> DATA BLOCK:
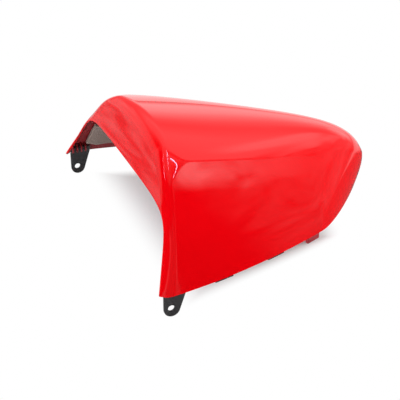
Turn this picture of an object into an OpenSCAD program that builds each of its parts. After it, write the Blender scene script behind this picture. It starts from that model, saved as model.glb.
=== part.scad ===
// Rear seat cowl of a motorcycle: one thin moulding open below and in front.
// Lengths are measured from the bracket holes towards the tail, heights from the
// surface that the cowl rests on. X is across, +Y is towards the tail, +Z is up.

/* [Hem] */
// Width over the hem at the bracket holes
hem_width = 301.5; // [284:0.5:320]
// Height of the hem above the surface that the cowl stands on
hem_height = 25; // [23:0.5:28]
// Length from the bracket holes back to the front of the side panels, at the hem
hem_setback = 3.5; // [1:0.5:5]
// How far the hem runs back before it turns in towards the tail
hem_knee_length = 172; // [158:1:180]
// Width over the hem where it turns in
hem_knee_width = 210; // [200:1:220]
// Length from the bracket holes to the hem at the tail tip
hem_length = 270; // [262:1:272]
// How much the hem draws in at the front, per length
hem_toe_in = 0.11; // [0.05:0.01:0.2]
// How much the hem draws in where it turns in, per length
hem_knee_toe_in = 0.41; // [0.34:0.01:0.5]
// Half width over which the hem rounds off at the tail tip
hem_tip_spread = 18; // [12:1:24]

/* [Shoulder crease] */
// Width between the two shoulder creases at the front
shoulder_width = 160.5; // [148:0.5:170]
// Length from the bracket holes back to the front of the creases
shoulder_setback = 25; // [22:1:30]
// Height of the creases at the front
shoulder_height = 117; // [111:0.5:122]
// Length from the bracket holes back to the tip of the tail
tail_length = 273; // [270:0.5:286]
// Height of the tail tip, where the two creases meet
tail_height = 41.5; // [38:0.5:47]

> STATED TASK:
Only the lines from the start of the data to the line holding "tail, +Z is up." are wanted; return them exactly, both ends included.

> FINISHED EXERCISE:
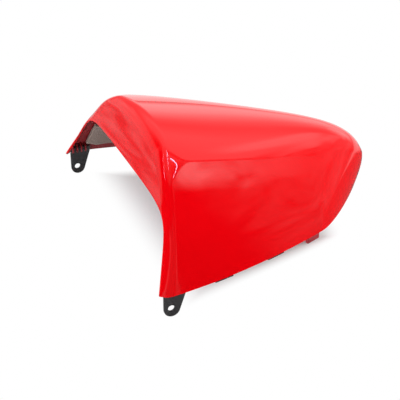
Turn this picture of an object into an OpenSCAD program that builds each of its parts. After it, write the Blender scene script behind this picture. It starts from that model, saved as model.glb.
=== part.scad ===
// Rear seat cowl of a motorcycle: one thin moulding open below and in front.
// Lengths are measured from the bracket holes towards the tail, heights from the
// surface that the cowl rests on. X is across, +Y is towards the tail, +Z is up.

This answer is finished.